Home Loan Tenure vs EMI: Should You Pick 15 or 30 Years?

Neha Agarwal·12 min read·4 Jul 2026

On a ₹50L loan, choosing 30 years over 15 saves ₹20K monthly EMI but costs ₹42L extra in interest. See the real math and find your sweet spot.

You're standing at the loan officer's desk, or scrolling through a bank's website at midnight, and the same question keeps nagging you: should you take the home loan for 15 years or stretch it to 30? The 30-year option feels like a relief — the EMI is smaller, your monthly budget breathes, and you can still afford weekend dinners and the kids' school fees. But something feels off, and it should.

Here is the number that stops most borrowers cold. On a ₹50 lakh loan at 8.5% interest, choosing 30 years instead of 15 saves you roughly ₹20,000 a month on EMI — but it costs you an extra ₹42 lakh in interest over the life of the loan. That's not a typo. You end up paying almost double the borrowed amount just in interest. The longer tenure feels affordable month to month while silently draining a second home's worth of money from your pocket.

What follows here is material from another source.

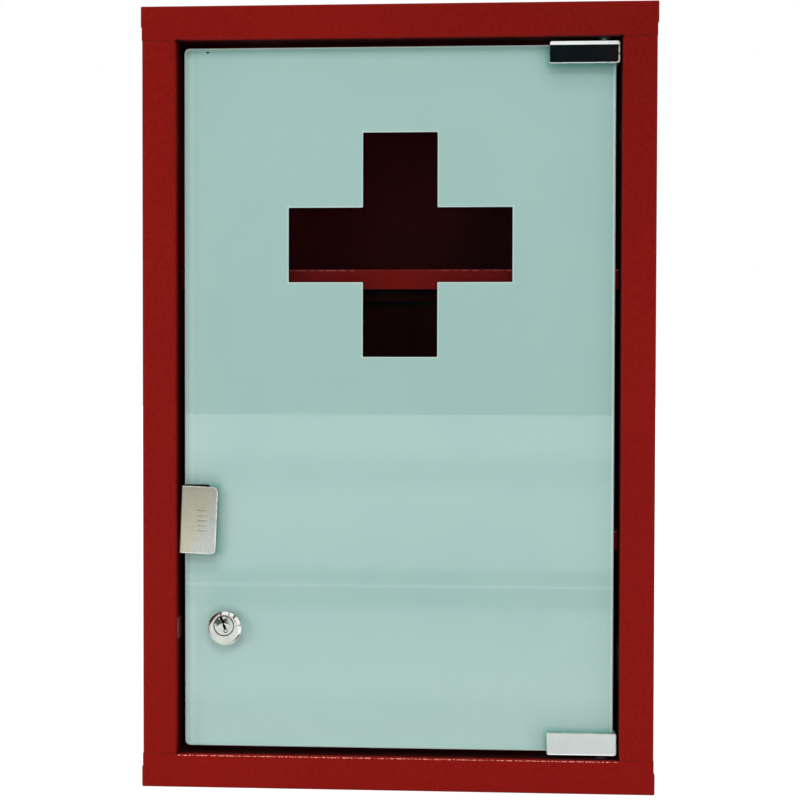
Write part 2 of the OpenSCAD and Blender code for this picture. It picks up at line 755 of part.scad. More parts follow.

This article breaks down the real trade-off in the home loan tenure vs EMI debate using hard rupee figures, shows you exactly how the math works, and helps you find the sweet spot that keeps your monthly life comfortable without handing the bank a fortune. Let's get into it.

Key Takeaways
  • A longer tenure lowers your EMI but dramatically increases total interest — on a ₹50L loan, going from 15 to 30 years nearly doubles the interest paid.
  • Your EMI should ideally stay under 35–40% of your net monthly income; pick the shortest tenure that keeps you in this range.
  • The tax benefit (Section 24(b), up to ₹2 lakh interest deduction) is only meaningful under the old regime — most people on the new regime get no home loan interest deduction on a self-occupied house.
  • The smartest strategy: take a longer tenure for EMI safety, then prepay aggressively in early years when interest dominates.
  • Even one extra EMI per year can cut a 30-year loan by 5–7 years.
  • Run your own numbers on our Home Loan EMI Calculator before signing anything.

Why does a longer home loan tenure cost so much more?

The reason is compounding — the same force that grows your investments works against you on a loan. When you borrow money, interest accrues on the outstanding principal every single month. The longer that principal stays with you, the more months of interest the bank collects.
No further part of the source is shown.